-- START OF DATA --

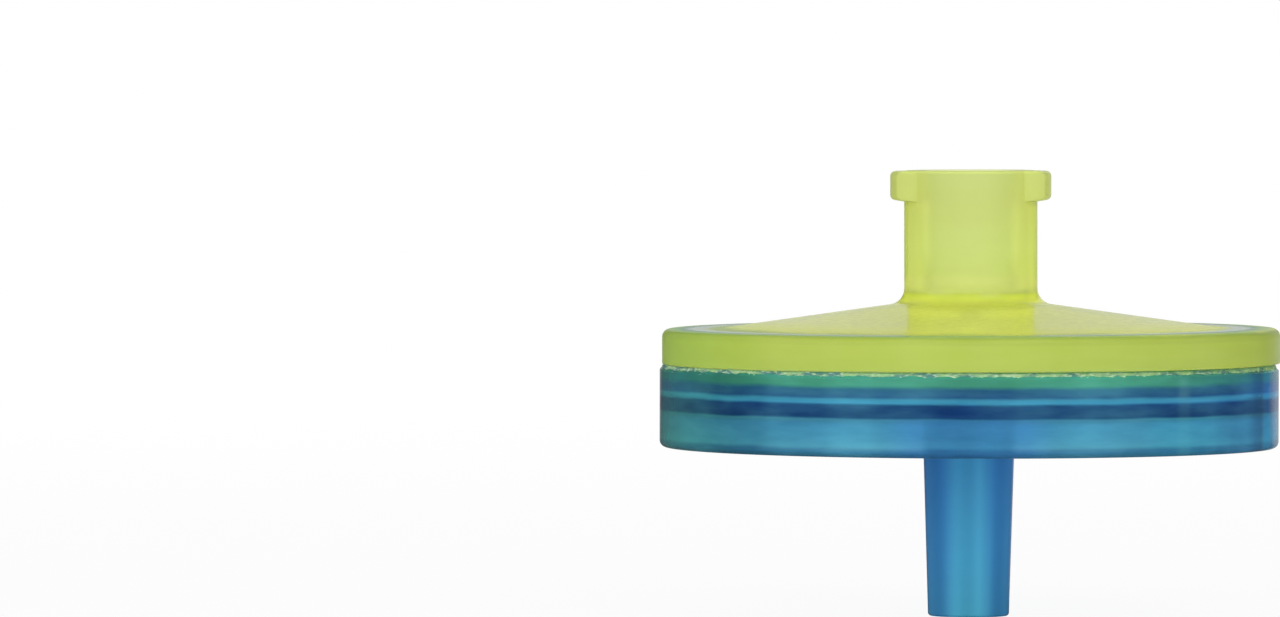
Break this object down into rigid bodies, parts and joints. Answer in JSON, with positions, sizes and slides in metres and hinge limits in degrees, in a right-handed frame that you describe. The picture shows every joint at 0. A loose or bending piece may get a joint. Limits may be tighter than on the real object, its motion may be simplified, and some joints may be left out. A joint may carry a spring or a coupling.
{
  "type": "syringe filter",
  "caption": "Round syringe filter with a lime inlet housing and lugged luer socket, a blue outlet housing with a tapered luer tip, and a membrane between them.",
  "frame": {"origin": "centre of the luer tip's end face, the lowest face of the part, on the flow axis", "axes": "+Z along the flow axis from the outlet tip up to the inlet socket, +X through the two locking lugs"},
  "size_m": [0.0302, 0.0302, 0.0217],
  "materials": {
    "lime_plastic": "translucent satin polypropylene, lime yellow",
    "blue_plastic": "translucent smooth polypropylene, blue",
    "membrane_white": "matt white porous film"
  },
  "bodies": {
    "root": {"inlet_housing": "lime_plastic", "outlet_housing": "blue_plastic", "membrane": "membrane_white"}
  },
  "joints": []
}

-- END OF DATA --
-- START OF DATA --

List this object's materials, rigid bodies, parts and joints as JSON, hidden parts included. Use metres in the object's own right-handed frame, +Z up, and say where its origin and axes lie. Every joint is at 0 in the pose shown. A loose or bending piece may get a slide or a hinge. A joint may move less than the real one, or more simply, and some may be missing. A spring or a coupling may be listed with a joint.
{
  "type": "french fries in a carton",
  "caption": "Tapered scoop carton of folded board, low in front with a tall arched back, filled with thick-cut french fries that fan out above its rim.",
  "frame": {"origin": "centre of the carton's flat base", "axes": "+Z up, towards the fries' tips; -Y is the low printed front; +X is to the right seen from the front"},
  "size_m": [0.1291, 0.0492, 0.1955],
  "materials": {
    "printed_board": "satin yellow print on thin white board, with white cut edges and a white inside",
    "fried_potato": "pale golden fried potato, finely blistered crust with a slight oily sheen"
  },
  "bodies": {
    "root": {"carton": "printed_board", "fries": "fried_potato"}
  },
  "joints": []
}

-- END OF DATA --

* YOUR OBJECTIVE
Search the records for the word "handed", then list every line that has it.

* TASK ANSWER
Break this object down into rigid bodies, parts and joints. Answer in JSON, with positions, sizes and slides in metres and hinge limits in degrees, in a right-handed frame that you describe. The picture shows every joint at 0. A loose or bending piece may get a joint. Limits may be tighter than on the real object, its motion may be simplified, and some joints may be left out. A joint may carry a spring or a coupling.
List this object's materials, rigid bodies, parts and joints as JSON, hidden parts included. Use metres in the object's own right-handed frame, +Z up, and say where its origin and axes lie. Every joint is at 0 in the pose shown. A loose or bending piece may get a slide or a hinge. A joint may move less than the real one, or more simply, and some may be missing. A spring or a coupling may be listed with a joint.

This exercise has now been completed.